- **What this task involves**:
What is needed is an exact copy of the lines from the line containing "const drawerSpindle = spindle(drawerFrontThickness" to the line containing "for node in", both lines included, and nothing else.

- **Listed entries**:
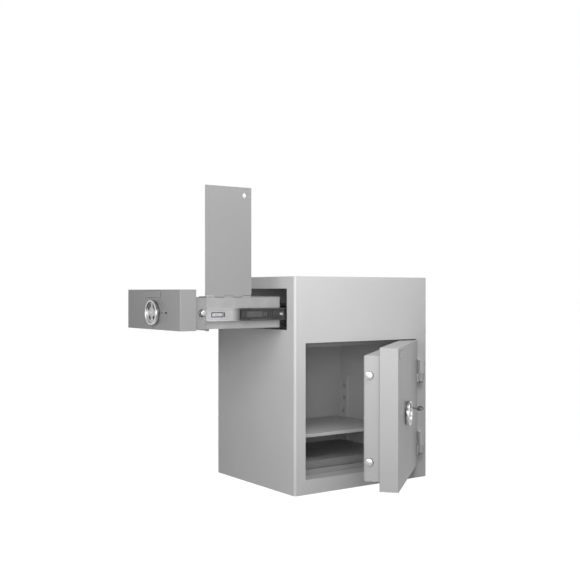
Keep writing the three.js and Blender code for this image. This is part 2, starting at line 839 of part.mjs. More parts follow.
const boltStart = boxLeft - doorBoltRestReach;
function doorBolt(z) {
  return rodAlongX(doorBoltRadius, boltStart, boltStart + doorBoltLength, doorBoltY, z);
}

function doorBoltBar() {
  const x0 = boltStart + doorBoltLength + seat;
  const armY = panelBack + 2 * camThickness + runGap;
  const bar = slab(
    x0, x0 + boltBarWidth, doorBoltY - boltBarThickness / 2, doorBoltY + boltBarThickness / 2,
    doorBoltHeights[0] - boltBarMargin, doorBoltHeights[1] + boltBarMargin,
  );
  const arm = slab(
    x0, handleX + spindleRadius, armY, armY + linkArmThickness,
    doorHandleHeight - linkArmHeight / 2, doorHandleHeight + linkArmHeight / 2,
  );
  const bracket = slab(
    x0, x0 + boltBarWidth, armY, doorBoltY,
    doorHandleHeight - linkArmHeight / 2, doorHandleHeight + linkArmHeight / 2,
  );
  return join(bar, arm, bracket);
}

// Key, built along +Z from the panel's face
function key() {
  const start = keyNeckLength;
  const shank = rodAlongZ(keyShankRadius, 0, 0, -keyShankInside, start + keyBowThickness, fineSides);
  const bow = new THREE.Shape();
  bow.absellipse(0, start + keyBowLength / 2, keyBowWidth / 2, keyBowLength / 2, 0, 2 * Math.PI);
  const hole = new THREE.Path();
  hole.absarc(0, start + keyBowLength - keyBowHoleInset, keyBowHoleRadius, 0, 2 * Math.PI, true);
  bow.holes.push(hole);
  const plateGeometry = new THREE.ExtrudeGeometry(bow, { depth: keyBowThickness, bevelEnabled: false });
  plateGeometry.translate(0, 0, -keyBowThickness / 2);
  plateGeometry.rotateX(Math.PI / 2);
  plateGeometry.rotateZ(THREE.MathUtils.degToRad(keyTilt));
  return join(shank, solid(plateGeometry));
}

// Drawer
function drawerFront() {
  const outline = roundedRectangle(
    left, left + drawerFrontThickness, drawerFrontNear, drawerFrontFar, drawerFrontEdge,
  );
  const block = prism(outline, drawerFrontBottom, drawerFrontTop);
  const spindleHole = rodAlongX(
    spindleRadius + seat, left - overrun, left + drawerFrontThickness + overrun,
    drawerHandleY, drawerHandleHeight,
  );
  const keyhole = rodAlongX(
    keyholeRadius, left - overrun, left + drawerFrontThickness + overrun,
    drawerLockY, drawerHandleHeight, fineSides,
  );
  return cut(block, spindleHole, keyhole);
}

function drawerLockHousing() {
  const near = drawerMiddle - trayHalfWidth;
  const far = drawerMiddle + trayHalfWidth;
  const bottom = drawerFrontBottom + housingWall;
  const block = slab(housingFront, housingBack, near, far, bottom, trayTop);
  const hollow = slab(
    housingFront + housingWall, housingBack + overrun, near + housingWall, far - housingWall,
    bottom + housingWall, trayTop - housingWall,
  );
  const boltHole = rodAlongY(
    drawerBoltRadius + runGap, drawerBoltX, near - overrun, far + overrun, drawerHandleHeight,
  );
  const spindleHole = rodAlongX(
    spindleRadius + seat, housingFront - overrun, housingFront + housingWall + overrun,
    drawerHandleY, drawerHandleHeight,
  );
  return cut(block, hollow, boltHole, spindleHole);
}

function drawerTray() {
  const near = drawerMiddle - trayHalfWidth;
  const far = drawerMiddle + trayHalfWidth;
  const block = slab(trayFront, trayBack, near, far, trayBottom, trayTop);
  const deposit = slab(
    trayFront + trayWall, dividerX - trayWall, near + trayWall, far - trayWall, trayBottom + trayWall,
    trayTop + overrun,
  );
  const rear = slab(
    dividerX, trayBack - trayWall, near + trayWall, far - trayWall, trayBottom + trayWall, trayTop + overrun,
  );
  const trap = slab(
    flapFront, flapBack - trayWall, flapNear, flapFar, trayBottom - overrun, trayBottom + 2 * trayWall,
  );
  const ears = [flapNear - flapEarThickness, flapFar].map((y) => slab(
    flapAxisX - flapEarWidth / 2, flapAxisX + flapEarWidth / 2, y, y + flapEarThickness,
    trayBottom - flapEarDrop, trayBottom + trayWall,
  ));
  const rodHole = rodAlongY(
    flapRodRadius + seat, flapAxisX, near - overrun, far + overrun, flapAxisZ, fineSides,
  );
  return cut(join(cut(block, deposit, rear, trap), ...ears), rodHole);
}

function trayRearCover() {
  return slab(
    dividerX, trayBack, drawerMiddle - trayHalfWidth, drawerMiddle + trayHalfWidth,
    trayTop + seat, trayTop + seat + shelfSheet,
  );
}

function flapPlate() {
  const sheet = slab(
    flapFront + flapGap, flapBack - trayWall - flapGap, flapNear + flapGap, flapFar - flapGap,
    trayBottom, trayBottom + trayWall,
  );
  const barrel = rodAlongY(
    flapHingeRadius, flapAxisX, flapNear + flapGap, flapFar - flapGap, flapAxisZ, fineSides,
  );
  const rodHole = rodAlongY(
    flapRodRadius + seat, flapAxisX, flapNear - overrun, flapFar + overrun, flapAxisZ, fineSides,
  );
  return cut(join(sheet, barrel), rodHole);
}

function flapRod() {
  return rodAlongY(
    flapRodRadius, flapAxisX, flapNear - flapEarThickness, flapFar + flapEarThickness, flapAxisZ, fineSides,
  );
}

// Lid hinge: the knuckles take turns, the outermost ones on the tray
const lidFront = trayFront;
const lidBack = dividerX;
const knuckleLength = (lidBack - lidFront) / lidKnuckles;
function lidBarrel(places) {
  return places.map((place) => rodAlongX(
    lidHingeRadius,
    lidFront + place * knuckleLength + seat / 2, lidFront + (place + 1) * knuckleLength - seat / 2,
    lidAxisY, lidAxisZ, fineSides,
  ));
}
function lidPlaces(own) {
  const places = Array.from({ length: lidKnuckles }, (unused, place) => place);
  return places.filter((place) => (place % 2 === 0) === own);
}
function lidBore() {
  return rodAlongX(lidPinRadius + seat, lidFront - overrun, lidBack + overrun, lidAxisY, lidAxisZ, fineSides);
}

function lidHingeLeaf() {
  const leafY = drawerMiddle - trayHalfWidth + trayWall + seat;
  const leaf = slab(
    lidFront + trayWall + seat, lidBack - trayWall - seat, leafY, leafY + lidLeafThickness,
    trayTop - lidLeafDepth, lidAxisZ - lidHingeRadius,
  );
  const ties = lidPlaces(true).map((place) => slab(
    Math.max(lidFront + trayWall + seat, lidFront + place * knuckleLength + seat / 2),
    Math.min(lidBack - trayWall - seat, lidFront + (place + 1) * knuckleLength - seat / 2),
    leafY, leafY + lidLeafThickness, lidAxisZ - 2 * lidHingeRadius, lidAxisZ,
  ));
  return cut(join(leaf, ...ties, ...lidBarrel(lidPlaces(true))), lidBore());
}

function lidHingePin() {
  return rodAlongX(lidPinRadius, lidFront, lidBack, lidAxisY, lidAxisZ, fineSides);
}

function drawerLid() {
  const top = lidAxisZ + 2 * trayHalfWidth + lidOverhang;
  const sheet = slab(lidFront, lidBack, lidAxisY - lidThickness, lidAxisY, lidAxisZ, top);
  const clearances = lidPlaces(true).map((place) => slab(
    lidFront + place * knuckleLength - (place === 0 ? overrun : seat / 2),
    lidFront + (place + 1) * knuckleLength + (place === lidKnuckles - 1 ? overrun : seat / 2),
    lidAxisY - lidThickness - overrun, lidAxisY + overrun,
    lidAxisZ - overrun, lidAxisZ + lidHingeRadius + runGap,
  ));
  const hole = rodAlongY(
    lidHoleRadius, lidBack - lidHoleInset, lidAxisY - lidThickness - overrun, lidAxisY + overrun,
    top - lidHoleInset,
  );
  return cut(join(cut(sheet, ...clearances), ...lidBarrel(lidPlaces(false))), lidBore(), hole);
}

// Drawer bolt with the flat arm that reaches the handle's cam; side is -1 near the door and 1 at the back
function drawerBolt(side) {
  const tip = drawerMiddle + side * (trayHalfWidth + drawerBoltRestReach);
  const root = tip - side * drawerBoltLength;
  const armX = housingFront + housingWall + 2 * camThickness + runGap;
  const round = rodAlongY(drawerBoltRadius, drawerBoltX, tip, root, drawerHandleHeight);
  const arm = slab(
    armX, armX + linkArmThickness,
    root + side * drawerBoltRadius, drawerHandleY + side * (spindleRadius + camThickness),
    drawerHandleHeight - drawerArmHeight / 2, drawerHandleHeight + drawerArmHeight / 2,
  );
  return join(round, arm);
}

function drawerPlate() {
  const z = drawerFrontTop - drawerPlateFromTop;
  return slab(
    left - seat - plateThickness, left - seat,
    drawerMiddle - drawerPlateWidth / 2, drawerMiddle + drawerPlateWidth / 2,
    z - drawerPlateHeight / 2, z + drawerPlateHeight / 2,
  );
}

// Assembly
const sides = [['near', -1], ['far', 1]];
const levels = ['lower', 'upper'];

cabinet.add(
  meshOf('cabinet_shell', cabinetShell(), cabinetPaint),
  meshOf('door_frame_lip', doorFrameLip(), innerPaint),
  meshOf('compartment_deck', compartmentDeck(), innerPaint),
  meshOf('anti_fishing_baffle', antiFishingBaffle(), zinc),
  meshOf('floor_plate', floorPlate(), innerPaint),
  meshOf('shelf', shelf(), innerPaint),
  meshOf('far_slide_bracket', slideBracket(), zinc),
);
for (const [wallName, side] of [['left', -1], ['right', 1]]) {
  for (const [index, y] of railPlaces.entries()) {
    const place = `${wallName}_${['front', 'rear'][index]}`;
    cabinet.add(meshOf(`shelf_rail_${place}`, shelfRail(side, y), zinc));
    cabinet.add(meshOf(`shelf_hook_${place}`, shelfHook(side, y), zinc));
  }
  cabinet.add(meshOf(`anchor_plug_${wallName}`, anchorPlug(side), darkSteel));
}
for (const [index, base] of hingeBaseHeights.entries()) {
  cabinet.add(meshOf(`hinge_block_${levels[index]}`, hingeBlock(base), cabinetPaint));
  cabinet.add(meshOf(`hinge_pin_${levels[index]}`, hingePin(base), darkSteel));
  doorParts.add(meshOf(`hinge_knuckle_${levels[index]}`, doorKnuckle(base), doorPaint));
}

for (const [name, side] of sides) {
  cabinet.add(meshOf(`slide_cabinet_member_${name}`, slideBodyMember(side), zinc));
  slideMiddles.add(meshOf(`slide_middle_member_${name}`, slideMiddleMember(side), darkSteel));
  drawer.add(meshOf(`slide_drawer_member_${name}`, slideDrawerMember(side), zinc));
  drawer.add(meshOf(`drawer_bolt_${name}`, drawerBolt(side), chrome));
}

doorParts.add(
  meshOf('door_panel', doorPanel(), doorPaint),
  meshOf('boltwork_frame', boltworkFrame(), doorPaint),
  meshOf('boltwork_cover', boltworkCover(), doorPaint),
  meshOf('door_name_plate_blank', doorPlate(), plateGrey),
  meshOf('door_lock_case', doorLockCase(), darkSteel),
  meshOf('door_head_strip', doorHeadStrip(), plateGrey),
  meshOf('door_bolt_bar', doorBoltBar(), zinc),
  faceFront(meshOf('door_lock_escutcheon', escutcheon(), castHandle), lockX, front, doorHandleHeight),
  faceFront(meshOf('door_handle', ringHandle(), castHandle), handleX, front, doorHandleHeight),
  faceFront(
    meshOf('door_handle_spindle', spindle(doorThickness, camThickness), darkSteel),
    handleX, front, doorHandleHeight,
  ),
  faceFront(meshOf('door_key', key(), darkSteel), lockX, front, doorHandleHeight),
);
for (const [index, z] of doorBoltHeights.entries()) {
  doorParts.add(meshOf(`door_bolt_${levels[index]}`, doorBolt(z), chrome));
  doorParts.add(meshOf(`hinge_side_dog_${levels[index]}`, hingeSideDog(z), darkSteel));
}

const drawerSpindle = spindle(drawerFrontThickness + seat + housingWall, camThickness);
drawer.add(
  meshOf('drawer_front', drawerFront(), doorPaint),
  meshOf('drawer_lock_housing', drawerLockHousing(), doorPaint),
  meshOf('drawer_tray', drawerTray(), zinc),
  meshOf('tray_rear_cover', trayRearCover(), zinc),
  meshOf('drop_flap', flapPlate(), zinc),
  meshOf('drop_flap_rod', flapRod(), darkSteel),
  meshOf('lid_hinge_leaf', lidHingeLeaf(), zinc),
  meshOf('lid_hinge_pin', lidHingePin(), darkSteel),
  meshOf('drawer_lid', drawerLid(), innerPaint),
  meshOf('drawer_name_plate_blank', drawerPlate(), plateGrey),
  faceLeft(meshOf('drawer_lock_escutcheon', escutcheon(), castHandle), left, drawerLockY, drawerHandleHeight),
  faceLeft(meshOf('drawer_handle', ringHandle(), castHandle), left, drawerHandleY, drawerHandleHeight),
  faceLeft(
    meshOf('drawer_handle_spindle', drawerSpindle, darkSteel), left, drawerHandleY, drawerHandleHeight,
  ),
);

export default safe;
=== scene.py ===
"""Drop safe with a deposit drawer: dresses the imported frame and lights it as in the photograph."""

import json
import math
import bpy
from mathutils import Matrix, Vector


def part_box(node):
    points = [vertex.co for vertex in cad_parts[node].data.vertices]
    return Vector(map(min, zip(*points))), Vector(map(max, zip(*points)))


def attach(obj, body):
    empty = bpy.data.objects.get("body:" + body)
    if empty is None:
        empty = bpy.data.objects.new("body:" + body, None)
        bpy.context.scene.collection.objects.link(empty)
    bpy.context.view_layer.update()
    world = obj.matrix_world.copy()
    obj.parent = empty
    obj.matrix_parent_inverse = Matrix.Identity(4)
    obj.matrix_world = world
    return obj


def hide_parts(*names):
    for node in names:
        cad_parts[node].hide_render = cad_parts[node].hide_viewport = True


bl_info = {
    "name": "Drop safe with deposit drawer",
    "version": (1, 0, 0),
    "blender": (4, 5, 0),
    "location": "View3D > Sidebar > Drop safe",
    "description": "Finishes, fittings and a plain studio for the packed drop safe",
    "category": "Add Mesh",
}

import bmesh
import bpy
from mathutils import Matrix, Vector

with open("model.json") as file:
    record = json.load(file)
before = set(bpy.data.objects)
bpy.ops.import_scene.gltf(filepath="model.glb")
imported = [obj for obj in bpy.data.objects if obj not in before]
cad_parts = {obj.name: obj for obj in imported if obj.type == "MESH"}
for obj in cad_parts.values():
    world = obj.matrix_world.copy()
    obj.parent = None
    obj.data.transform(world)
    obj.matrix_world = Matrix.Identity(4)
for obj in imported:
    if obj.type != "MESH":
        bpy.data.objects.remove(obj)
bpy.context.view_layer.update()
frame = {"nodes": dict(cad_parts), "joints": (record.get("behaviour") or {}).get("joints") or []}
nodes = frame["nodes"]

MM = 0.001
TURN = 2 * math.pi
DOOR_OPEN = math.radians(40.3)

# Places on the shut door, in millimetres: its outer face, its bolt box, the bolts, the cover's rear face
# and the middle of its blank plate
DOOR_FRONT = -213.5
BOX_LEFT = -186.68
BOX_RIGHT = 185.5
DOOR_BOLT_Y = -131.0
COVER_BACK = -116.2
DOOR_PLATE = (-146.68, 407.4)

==

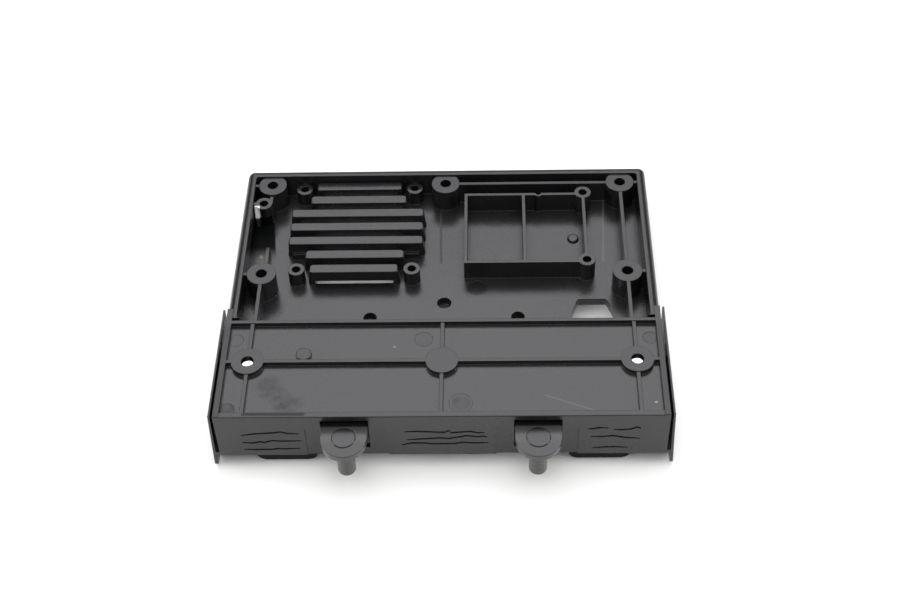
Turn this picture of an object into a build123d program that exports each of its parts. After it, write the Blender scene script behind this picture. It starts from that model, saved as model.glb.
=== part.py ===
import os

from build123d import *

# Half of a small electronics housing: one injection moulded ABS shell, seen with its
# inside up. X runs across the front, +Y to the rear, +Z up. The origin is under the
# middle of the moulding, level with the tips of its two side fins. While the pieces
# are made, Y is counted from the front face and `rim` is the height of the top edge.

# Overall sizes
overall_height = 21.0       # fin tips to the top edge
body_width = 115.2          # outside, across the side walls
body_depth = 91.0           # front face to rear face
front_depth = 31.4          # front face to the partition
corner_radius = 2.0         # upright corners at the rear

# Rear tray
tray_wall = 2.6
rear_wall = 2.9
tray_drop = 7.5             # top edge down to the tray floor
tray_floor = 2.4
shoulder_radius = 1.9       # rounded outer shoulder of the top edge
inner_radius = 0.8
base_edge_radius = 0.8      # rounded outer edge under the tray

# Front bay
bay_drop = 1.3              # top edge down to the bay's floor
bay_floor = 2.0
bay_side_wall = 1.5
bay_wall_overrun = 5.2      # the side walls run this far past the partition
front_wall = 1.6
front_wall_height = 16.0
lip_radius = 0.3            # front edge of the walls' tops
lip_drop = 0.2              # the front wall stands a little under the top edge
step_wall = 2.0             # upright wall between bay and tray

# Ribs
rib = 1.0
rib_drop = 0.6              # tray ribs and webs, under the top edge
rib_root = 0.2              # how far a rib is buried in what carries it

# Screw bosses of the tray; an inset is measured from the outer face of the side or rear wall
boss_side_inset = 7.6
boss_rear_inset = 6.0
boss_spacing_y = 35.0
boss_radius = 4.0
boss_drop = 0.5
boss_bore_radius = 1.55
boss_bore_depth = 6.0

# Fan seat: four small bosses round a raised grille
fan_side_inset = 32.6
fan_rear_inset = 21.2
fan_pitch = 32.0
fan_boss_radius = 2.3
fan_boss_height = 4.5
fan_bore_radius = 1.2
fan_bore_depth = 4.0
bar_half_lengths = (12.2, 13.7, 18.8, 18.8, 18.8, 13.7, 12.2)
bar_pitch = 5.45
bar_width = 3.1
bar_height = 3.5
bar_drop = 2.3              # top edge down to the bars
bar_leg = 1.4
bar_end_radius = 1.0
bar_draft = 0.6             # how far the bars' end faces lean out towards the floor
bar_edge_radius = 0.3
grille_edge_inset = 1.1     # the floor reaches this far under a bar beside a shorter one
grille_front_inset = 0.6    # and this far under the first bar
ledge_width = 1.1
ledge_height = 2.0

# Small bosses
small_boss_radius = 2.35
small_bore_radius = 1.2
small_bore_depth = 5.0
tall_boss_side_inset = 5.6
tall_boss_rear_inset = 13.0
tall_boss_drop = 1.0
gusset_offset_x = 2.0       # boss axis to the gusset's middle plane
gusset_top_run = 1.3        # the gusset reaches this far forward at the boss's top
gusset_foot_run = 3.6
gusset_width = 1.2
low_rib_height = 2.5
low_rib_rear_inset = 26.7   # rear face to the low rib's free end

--

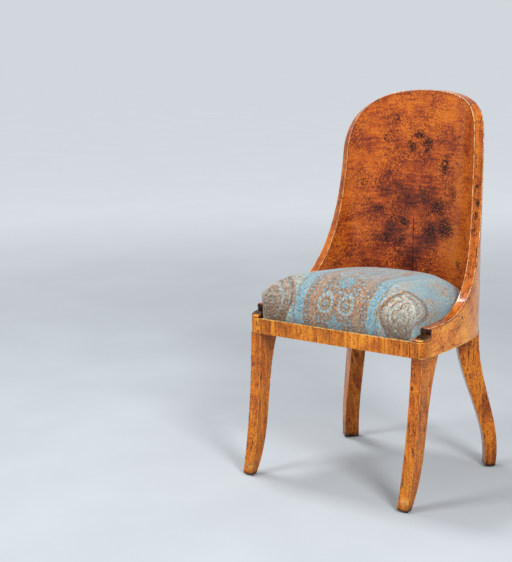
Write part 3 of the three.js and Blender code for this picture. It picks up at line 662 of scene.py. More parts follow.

- **Exercise solution**:
const drawerSpindle = spindle(drawerFrontThickness + seat + housingWall, camThickness);
drawer.add(
  meshOf('drawer_front', drawerFront(), doorPaint),
  meshOf('drawer_lock_housing', drawerLockHousing(), doorPaint),
  meshOf('drawer_tray', drawerTray(), zinc),
  meshOf('tray_rear_cover', trayRearCover(), zinc),
  meshOf('drop_flap', flapPlate(), zinc),
  meshOf('drop_flap_rod', flapRod(), darkSteel),
  meshOf('lid_hinge_leaf', lidHingeLeaf(), zinc),
  meshOf('lid_hinge_pin', lidHingePin(), darkSteel),
  meshOf('drawer_lid', drawerLid(), innerPaint),
  meshOf('drawer_name_plate_blank', drawerPlate(), plateGrey),
  faceLeft(meshOf('drawer_lock_escutcheon', escutcheon(), castHandle), left, drawerLockY, drawerHandleHeight),
  faceLeft(meshOf('drawer_handle', ringHandle(), castHandle), left, drawerHandleY, drawerHandleHeight),
  faceLeft(
    meshOf('drawer_handle_spindle', drawerSpindle, darkSteel), left, drawerHandleY, drawerHandleHeight,
  ),
);

export default safe;
=== scene.py ===
"""Drop safe with a deposit drawer: dresses the imported frame and lights it as in the photograph."""

import json
import math
import bpy
from mathutils import Matrix, Vector


def part_box(node):
    points = [vertex.co for vertex in cad_parts[node].data.vertices]
    return Vector(map(min, zip(*points))), Vector(map(max, zip(*points)))


def attach(obj, body):
    empty = bpy.data.objects.get("body:" + body)
    if empty is None:
        empty = bpy.data.objects.new("body:" + body, None)
        bpy.context.scene.collection.objects.link(empty)
    bpy.context.view_layer.update()
    world = obj.matrix_world.copy()
    obj.parent = empty
    obj.matrix_parent_inverse = Matrix.Identity(4)
    obj.matrix_world = world
    return obj


def hide_parts(*names):
    for node in names:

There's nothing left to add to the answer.